On April 3, 2018, Duran was reporting on a demonstration against local police helping Immigration and Customs Enforcement when Memphis police arrested him while they were trying to clear people from the street, according to Duran’s attorneys. Duran was charged with disorderly conduct and obstruction of a highway, the lawyers wrote in the court document, but the charges were dropped two days later.

Instead of releasing Duran from jail, his attorneys said he was turned over to ICE and brought on an eight-hour bus ride to the LaSalle detention center in Jena, La. — without access to a bathroom and with his wrists, ankles and waist in shackles.

Duran migrated to the United States in 2006, when his television reporting in El Salvador subjected him to death threats, his attorneys wrote.

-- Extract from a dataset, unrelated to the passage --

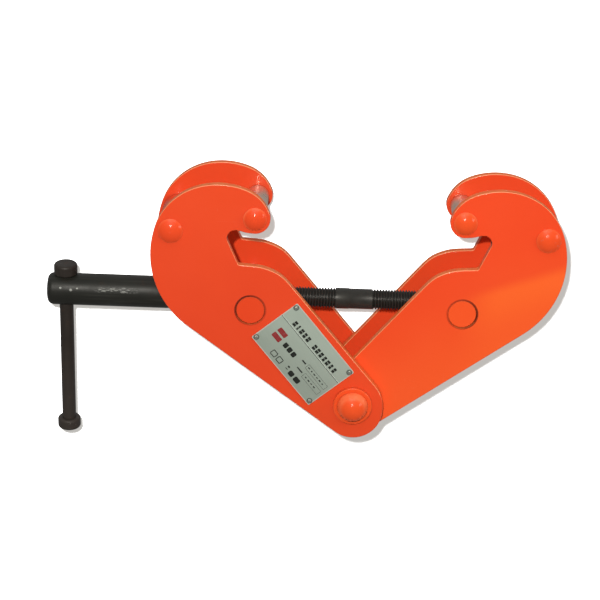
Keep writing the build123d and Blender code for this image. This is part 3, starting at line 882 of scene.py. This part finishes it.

He missed an immigration court hearing the next year because he was not told about it, according to his attorneys, causing a judge to issue a removal order for him.

ICE on Thursday did not respond to a request for information about Duran’s case and a response to his criticisms of the detention centers.

Mauricio Calvo, the executive director of Latino Memphis, said in an interview that many other immigrants face the same harrowing conditions that Duran described. Attorneys from Latino Memphis, an organization that provides services and advocates for policies that benefit Latinos, were part of Duran’s legal team.

“This guy had a lot of support because he’s a journalist and all these different things,” Calvo said, “but we have 500 cases at Latino Memphis, and most people cannot get the attention that Manuel did.”

Duran is not the first foreign-born journalist to be detained by ICE. Emilio GutiƩrrez Soto, a Mexican reporter, migrated to the United States in 2008 after he says soldiers broke into his home and took his identity documents. He and his son Oscar were denied asylum in 2017 and temporarily detained. Their immigration cases are ongoing.